Kenya leads in geothermal energy production

By the volume of the electricity it generated from geothermal energy source between 2010 and 2015, Kenya becomes the top nation in the world.

During this period Kenya has produced 392 megawatts of electricity from the renewal energy source – geothermal. This is indicated by Ludvik S. Georgsson, Director of United Nations University – Geological Training Program, who presented his paper this morning at the 6th African Rift Geothermal Conference (ARGEO – C6) opened in Addis Ababa.

“In terms of the geothermal power generation in the last five years, the progress Kenya has made in the last five years is really fantastic,” he said presenting a paper entitled, ‘World outlook for geothermal electricity 2016’.

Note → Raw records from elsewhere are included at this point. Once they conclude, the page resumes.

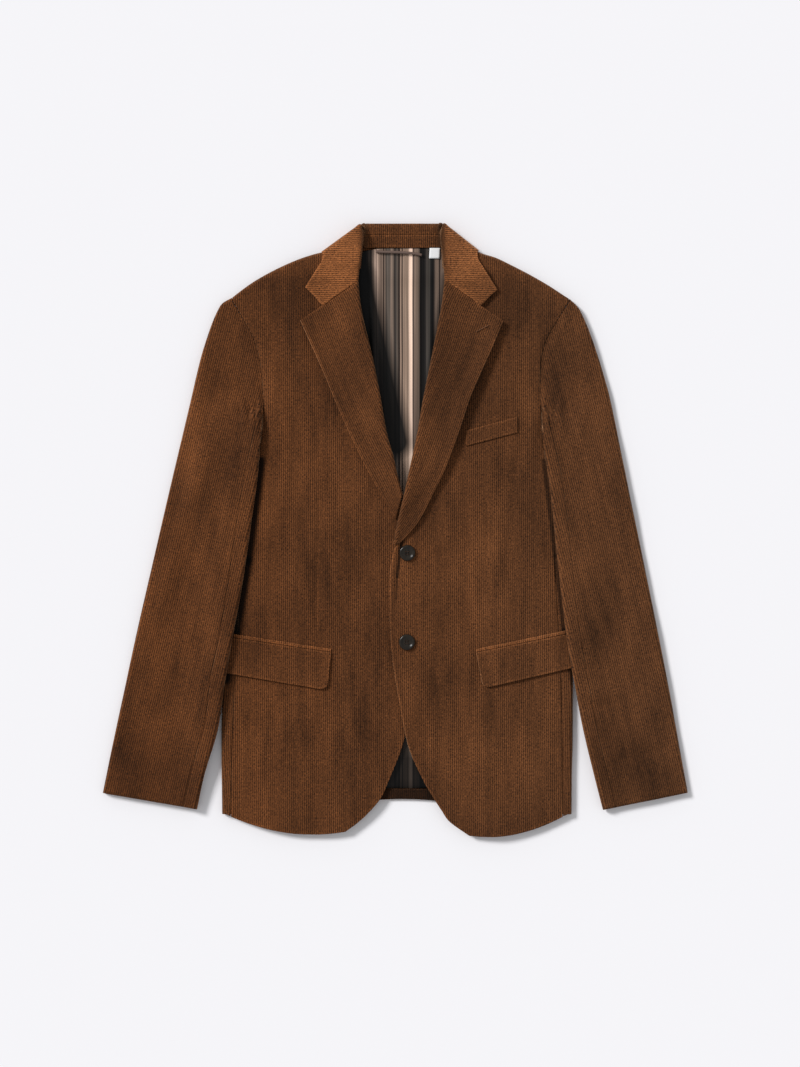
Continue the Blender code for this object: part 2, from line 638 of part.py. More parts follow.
def button(name, place_at, finish):
    """A turned disc with a raised rim, pierced four times."""
    x, y = place_at
    low = float(on_front(LEFT, x, y)) + 0.5
    profile = [(0.0, BUTTON_THICK - 1.0), (5.6, BUTTON_THICK - 1.0), (7.0, BUTTON_THICK),
               (8.8, BUTTON_THICK), (BUTTON_RADIUS, BUTTON_THICK * 0.55),
               (BUTTON_RADIUS - 1.6, 0.0), (0.0, 0.0)]
    mesh = bpy.data.meshes.new(name)
    points = [(r * MM, 0, z * MM) for r, z in profile]
    mesh.from_pydata(points, [(i, i + 1) for i in range(len(points) - 1)], [])
    obj = place(name, mesh, finish)
    obj.location = (x * MM, y * MM, low * MM)
    turned = obj.modifiers.new("turned", "SCREW")
    turned.steps = turned.render_steps = 16
    turned.use_merge_vertices = True
    turned.merge_threshold = 0.00005
    for number in range(4):
        angle = math.pi * (0.25 + number / 2)
        hole = bpy.data.meshes.new(f"{name}_hole_{number}")
        drill = bmesh.new()
        bmesh.ops.create_cone(drill, cap_ends=True, segments=8, radius1=0.9 * MM,
                              radius2=0.9 * MM, depth=10 * MM)
        drill.to_mesh(hole)
        drill.free()
        cutter = bpy.data.objects.new(f"{name}_hole_{number}", hole)
        CUTTERS.objects.link(cutter)
        cutter.location = ((x + 2.1 * math.cos(angle)) * MM, (y + 2.1 * math.sin(angle)) * MM,
                           (low + 2) * MM)
        cutter.hide_render = True
        cutter.display_type = "WIRE"
        cut = obj.modifiers.new("hole", "BOOLEAN")
        cut.object = cutter
    return obj


def hanger_loop(name, finish):
    line = Table("x y rise", (-24, 347.2, 0), (-18, 346.6, 0.2), (-4, 346.2, 0.4), (12, 345.6, 0.4),
                 (26, 344.2, 0.2), (33, 342.6, 0))
    curve = bpy.data.curves.new(name, "CURVE")
    curve.dimensions = "3D"
    curve.bevel_depth = 1.2 * MM
    curve.bevel_resolution = 2
    curve.use_fill_caps = True
    spline = curve.splines.new("POLY")
    across = np.linspace(-24, 33, 13)
    spline.points.add(len(across) - 1)
    for point, x in zip(spline.points, across):
        y = float(line.read("y", x))
        z = LINING + SATIN / 2 + float(neck_lift(x, y)) + 2.3 + float(line.read("rise", x))
        point.co = (x * MM, y * MM, z * MM, 1)
    obj = bpy.data.objects.new(name, curve)
    obj.data.materials.append(finish)
    PARTS.objects.link(obj)
    joined = obj.modifiers.new("joined", "WELD")
    joined.merge_threshold = 0.00001
    return obj


def size_label(name, finish):
    rows = []
    for y in (338.5, 345.0, 351.5):
        rows.append([(x + (y - 345) * 0.06, y, LINING + SATIN / 2 + NECK_LIFT + 1.5)
                     for x in (42.5, 49, 55.5)])
    return panel(name, rows, 0.8, finish)


clear_scene()
PARTS = bpy.data.collections.new("corduroy_jacket")
CUTTERS = bpy.data.collections.new("cutters")
bpy.context.scene.collection.children.link(PARTS)
bpy.context.scene.collection.children.link(CUTTERS)

CORDUROY = material("brown corduroy", (0.105, 0.042, 0.017), 0.85)
STRIPED = material("striped satin", (0.16, 0.13, 0.12), 0.35)
HORN = material("dark horn", (0.02, 0.017, 0.014), 0.25)
TAPE = material("white label tape", (0.85, 0.85, 0.85), 0.6)

for word, half in (("right", RIGHT), ("left", LEFT)):
    back("back_" + word, half, CORDUROY)
    side("side_" + word, half, CORDUROY)
    front("front_" + word, half, CORDUROY)
    lapel("lapel_" + word, half, CORDUROY)
    sleeve_top(f"sleeve_{word}_top", half, CORDUROY)
    sleeve_under(f"sleeve_{word}_under", half, CORDUROY)
    pocket(word, half, CORDUROY)
lining("lining_back", STRIPED)
back_hem("back_hem", CORDUROY)
collar_fall("collar_fall", CORDUROY)
collar_stand("collar_stand", CORDUROY)
patch("breast_welt", LEFT, ((152.0, 141.0), (89.0, 124.0), (152.5, 121.5), (87.5, 104.5)), TRIM, 0.3,
      CORDUROY, rows=3)
for word, spot in BUTTONS.items():
    button(word, spot, HORN)
hanger_loop("hanger_loop", STRIPED)
size_label("size_label", TAPE)
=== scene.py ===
"""A brown corduroy jacket, buttoned and laid flat on its back, made from its own pattern pieces.

Each operator makes one piece, or a group of like pieces, over the solids in the frame. Lengths are
in millimetres until a mesh is made. +X is the wearer's left, +Y the collar and +Z up. "Right" and
"left" are the wearer's.
"""
import math

import bpy
import bmesh
import numpy as np
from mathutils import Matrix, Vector


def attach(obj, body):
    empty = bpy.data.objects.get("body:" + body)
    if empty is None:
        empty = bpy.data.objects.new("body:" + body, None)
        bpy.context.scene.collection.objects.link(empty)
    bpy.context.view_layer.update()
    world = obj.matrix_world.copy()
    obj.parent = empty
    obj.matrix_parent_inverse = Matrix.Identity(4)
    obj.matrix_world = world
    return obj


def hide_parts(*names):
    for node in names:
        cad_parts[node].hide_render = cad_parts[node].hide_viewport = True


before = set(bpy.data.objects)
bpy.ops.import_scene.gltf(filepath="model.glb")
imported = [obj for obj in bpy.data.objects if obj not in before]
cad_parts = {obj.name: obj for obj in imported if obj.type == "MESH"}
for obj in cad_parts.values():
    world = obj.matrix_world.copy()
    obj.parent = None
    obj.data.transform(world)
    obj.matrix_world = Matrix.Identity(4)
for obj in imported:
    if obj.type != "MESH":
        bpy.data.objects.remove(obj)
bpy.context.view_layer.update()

bl_info = {
    "name": "Corduroy jacket",
    "version": (1, 0, 0),
    "blender": (4, 5, 0),
    "location": "3D View > Sidebar > Jacket",
    "description": "Makes a corduroy jacket laid flat, piece by piece",
    "category": "Add Mesh",
}

MM = 0.001

# Driving dimensions
CLOTH = 3.0            # lined corduroy, one wall
LEAF = 2.4             # lapels, collar and pocket flaps
TRIM = 1.2             # jets, welt and hem turn-up
SATIN = 1.0            # back lining
SEAM = 0.3             # half of what separates two pieces at a seam
REST = 0.5             # air between a piece and what it lies on
LAID = 9.8             # height of two walls laid on each other
FOLD = (LAID - CLOTH) / 2          # middle radius of the rounded edges
MIDDLE = LAID / 2                  # height of the seam at a rounded edge
TOP = LAID - CLOTH / 2             # middle of the upper wall
UNDER = CLOTH / 2                  # middle of the lower wall
LINING = CLOTH + SEAM + SATIN / 2  # middle of the lining
ROLL = 2.6                         # middle radius of the lapel roll
ROLL_REACH = 5.1                   # from the roll's edge to the front's own edge
SLEEVE_STEP = LAID + 1.0           # how far a sleeve climbs to lie on the body
STEP_WIDTH = 45.0
BACK_SEAM_X = 9.0
COLLAR_FOLD = 6.8                  # middle radius of the collar's turn over the shoulder
COLLAR_CREST = 19.5                # height of that turn beside the neck
COLLAR_CORNER = 15.5               # and at the collar's outer edge
NECK_LIFT = 2.8                    # the body rises over the collar folded beneath it
NECK_SEAM_Y, NECK_SEAM_Z = 368.7, 8.6   # where the collar's leaf and stand meet behind the neck
NECK_SECTIONS = (-35, -22, -6, 9, 24, 40, 52)
BELLY = 1.3                        # how far a front swells above its edges
LAP = 4.1                          # how far the left front rises over the right one
POCKET_LIFT = 3.6                  # and a sleeve over the pocket flap
PUFF = 13.0                        # fullness of a sleeve where it climbs on the body
TURN_DOWN = [math.pi * (0.5 - step / 8) for step in range(9)]
BUTTON_RADIUS = 10.0
BUTTON_THICK = 3.4
BUTTONS = {"button_upper": (15.0, -28.5), "button_lower": (14.5, -139.5)}


class Table:
    """Rows with named columns, read smoothly by the first column."""

    def __init__(self, columns, *rows):
        self.names = columns.split()
        self.values = np.array(sorted(rows), float)

    def column(self, name):
        return self.values[:, self.names.index(name)]

    def read(self, name, where):
        key, value = self.column(self.names[0]), self.column(name)
        where = np.clip(np.asarray(where, float), key[0], key[-1])
        steps = np.diff(value) / np.diff(key)
        before, after = steps[:-1], steps[1:]
        mean = 2 * before * after / np.where(before + after == 0, 1, before + after)
        slopes = np.concatenate([[steps[0]], np.where(before * after > 0, mean, 0), [steps[-1]]])
        i = np.clip(np.searchsorted(key, where, side="right") - 1, 0, len(key) - 2)
        gap = key[i + 1] - key[i]
        t = (where - key[i]) / gap
        rise = value[i + 1] - value[i]
        bend = t * (t - 1) * ((t - 1) * (slopes[i] * gap - rise) + t * (slopes[i + 1] * gap - rise))
        return value[i] + rise * t + bend


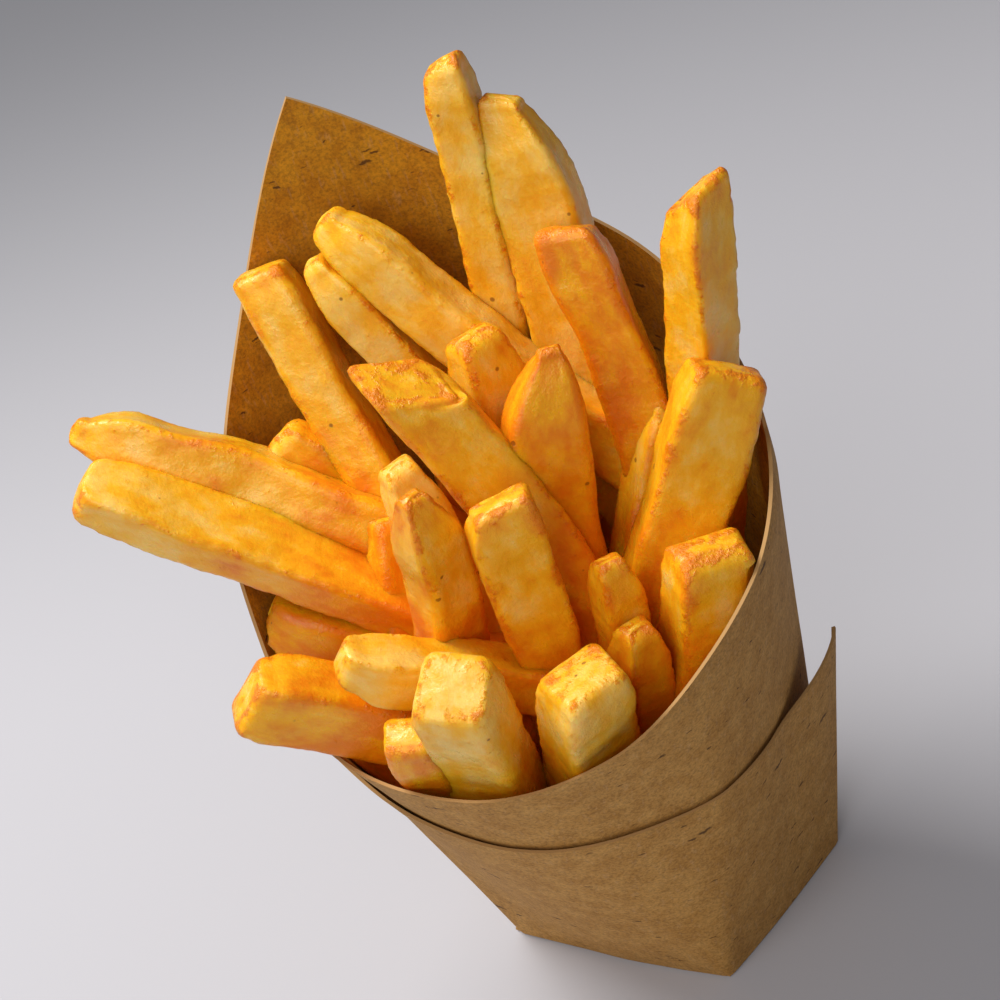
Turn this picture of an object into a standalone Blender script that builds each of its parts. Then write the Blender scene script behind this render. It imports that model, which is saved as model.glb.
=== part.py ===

United States of America, Turkey, New Zealand and Indonesia respectively ranked 2 to 4th place by generating 352, 306, 243 and 143 megawatts of electricity from geothermal during this period. Kenya as indicated in its Vision 2030 plans to increase its geothermal energy production to 5,000 megawatts some 14 years later.

When it comes to the total volume of electricity from geothermal, Kenya ranked the 8th in the world by the end of 2015 generating 594 megawatts of electricity from the renewable source. While the United States of America is the top nation in the world generating 16,600 megawatts of geothermal energy followed by Philippines and Indonesia each producing 9,646 and 9,600 megawatts, respectively.

“Africa suffers from an acute and chronic energy shortage, notably lack of electricity,” Juliette Biao Koudenoukpo, Regional Director of the United Nations Environment Office for Africa, said in her message to the conference.

“With little more than a 10% of the population connected to an electricity grid, with even lower rates in rural areas, this is seen as a key impediment to economic growth… Geothermal is indigenous, reliable and pricewise lower in cost than imported oil or coal and a key ally in realizing a transition to a low carbon, resource efficient and inclusive green growth,” she added.

In Africa Ethiopia, which has been focusing on developing its hydropower potential, is also mentioned for producing around 7 megawatts of electricity from geothermal. “…Following the Kenyan experience we are also working on improving our laws and regulations to attract private investors in geothermal projects. We have to create conducive environment for the private sector to come and work here on geothermal,” Motuma Mekassa, Minister of Water, Irrigation and Electricity, said at the follow-up press conference.

By 2037, Ethiopia plans to generate 5,000 megawatts of electricity from geothermal, according to Masresha Gebresellassie, Director of Ethiopian Geological Survey, the government agency in charge of studying natural resources of the country and facilitating investment.

Reports show that at global level out of the current 7.4 billion total population of the world, 1.1 billion people do not have access to electricity. The share of geothermal energy within the global renewable energy source is currently less around 1.5%. Renewable energy sources in total contribute to 22% of the global energy.

The world’s energy source is still dominated by coal, gas and oil, which account together for 67% of the total energy of the world, while nuclear energy accounts for 11%. If the trend continues as it was in the past the share of geothermal energy in the global energy source is forecasted to reach 2.5% by 2060 when the population of the world rises to 10.2 billion.